■ **Problem description**
From the line with "Keep writing the" to the line with "self.tree = tree", both lines included, set down exactly those lines, please, and no others.

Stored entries
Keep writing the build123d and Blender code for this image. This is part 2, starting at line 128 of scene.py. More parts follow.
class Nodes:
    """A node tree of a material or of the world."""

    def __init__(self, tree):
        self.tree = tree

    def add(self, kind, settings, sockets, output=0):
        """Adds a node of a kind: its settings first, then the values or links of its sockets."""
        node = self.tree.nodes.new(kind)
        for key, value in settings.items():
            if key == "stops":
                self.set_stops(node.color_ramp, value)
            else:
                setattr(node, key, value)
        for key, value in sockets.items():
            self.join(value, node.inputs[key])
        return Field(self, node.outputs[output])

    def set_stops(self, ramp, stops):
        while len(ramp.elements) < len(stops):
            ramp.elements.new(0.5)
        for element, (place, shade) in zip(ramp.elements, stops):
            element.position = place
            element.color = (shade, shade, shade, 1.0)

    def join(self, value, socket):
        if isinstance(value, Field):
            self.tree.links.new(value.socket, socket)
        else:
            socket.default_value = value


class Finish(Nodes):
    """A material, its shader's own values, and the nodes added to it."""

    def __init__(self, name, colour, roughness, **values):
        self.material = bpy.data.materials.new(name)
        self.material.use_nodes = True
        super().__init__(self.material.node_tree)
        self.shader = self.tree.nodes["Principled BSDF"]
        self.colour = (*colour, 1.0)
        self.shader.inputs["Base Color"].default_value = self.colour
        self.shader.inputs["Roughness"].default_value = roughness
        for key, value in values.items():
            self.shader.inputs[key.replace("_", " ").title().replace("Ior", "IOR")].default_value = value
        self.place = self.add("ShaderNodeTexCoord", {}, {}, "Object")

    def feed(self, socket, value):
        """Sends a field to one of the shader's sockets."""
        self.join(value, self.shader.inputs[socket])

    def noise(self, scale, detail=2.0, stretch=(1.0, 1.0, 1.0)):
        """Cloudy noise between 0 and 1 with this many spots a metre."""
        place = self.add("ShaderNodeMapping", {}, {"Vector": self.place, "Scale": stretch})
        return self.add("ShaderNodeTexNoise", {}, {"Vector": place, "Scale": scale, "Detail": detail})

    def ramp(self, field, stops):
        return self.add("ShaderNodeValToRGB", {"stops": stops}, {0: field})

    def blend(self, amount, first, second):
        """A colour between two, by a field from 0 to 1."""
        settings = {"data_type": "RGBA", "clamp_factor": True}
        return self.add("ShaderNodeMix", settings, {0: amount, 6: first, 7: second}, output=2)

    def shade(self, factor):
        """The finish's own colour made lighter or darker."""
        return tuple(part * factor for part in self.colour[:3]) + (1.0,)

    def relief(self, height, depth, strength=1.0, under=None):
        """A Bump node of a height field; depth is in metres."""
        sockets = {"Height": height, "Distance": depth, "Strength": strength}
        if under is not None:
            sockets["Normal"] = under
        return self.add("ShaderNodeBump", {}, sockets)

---

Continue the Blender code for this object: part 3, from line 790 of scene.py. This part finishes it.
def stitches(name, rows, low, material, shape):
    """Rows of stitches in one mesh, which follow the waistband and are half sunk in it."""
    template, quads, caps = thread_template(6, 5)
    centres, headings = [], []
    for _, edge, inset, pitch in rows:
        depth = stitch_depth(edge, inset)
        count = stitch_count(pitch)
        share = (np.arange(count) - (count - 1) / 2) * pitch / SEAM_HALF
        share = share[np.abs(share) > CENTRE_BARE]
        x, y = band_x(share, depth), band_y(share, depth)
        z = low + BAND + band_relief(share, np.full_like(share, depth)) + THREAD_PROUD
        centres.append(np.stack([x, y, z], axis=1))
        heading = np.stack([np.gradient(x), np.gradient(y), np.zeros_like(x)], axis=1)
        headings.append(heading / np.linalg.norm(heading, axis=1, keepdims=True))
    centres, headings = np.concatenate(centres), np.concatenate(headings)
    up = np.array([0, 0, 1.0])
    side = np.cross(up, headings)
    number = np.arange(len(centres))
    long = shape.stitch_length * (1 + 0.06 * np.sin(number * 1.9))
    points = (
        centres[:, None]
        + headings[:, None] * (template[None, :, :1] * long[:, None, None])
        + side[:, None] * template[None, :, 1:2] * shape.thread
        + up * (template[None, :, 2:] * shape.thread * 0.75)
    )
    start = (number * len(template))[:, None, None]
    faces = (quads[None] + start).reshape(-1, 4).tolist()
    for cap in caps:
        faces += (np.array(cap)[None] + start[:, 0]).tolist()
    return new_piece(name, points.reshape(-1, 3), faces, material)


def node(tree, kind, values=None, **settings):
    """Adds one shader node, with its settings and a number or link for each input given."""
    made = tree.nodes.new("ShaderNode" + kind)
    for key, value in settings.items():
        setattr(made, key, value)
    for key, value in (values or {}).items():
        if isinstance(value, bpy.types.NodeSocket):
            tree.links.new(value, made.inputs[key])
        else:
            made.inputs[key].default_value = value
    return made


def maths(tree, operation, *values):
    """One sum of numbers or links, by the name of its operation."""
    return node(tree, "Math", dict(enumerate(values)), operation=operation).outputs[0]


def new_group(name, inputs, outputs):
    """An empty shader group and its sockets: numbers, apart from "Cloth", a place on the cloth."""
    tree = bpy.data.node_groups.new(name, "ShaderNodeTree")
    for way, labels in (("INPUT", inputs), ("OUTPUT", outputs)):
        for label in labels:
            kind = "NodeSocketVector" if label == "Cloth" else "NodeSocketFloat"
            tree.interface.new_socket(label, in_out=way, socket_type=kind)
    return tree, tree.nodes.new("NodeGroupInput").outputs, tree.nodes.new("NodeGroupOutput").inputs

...

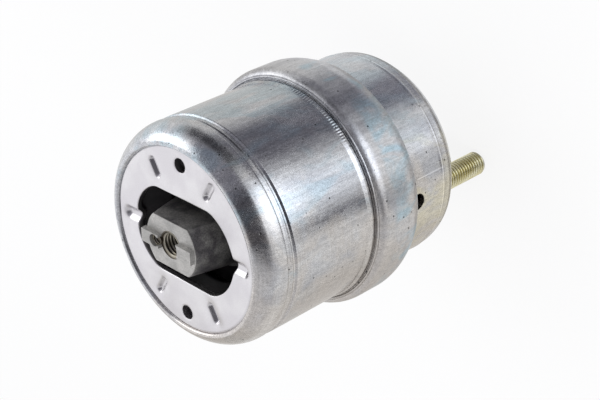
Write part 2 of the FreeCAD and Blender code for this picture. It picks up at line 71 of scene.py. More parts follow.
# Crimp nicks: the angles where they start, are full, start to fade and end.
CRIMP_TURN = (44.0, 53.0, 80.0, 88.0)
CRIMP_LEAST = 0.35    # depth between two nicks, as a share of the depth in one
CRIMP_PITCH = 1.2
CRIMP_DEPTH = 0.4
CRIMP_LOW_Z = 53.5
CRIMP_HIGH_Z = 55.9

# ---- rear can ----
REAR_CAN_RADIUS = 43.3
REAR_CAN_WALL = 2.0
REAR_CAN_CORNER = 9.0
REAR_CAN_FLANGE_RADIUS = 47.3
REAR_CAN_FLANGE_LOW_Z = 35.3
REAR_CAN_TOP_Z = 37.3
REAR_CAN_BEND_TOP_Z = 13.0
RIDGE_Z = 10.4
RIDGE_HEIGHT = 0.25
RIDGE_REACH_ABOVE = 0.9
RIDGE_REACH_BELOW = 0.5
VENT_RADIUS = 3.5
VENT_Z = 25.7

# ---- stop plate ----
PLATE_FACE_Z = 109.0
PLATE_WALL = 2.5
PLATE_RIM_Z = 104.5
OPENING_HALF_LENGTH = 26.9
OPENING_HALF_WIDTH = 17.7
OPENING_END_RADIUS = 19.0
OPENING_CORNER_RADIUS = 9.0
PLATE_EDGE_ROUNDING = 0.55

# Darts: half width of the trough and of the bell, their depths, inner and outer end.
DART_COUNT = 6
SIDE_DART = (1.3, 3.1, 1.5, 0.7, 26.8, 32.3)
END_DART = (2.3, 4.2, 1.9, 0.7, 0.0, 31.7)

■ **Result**
Keep writing the build123d and Blender code for this image. This is part 2, starting at line 128 of scene.py. More parts follow.
class Nodes:
    """A node tree of a material or of the world."""

    def __init__(self, tree):
        self.tree = tree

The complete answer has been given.